I also came to suggest a university library; as long as you don't need to check out books, which requires a student id, there usually isn't a problem with the general public using the facilities. Due to all the studying they are generally very diligent about quietness.
posted by AzraelBrown at 9:50 AM on January 12 [2 favorites]


How far north?

Bergen Community College library in Paramus "strives to maintain an atmosphere conducive to study and research. A variety of study areas are available on the Main and Upper Floors."
posted by BWA at 6:37 PM on January 12 [1 favorite]

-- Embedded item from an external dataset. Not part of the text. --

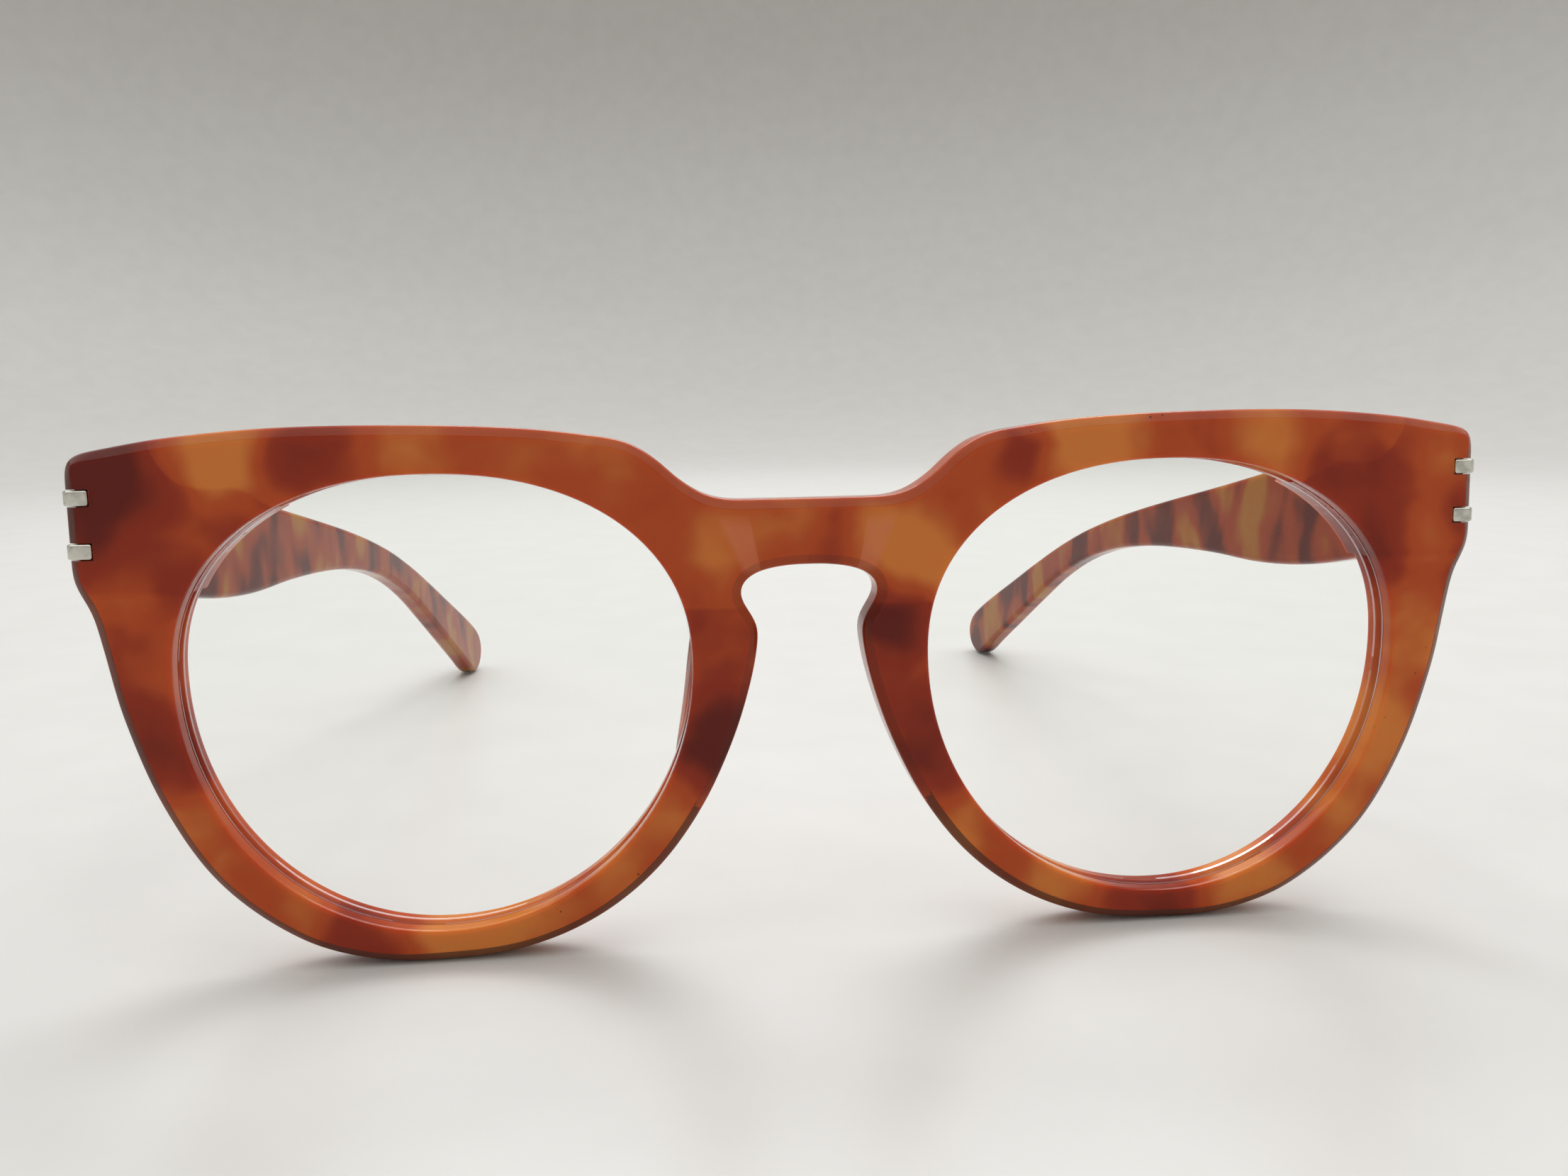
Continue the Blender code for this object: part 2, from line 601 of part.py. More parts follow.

Seton Hall University Library in South Orange has quiet rooms - they also have a pretty good cafeteria (across the way in a different building!). I spent 47hrs straight (yes - straight) there when studying for my NCLEX exams. The librarians were very nice, helpful and they don't hassle you about bringing in a cup of tea/coffee. You just have to tell the guard at the gate that you are going to the library and they will give you a parking pass. You don't have to show ID.

Rutgers Law Library in Newark has a whole bunch of private rooms; it's also really quiet. However parking can be really sketchy or you have to pay for a garage.

There's a library at the Essex County College Caldwell Campus on Bloomfield Ave just above Passaic Ave, but I can't remember if they have quiet rooms. Give them a call. The atmosphere is very different than the Newark Campus. I've been to both; the Caldwell Campus is much more an adult population and less like just graduated teenagers.

The Maplewood Library definitely has little quiet rooms; I believe the Livingston Library does, as well.
posted by dancinglamb at 2:35 PM on January 13 [1 favorite]


I'm a librarian in Central NJ - in Woodbridge, the Main library and the Fords branch both have quiet rooms.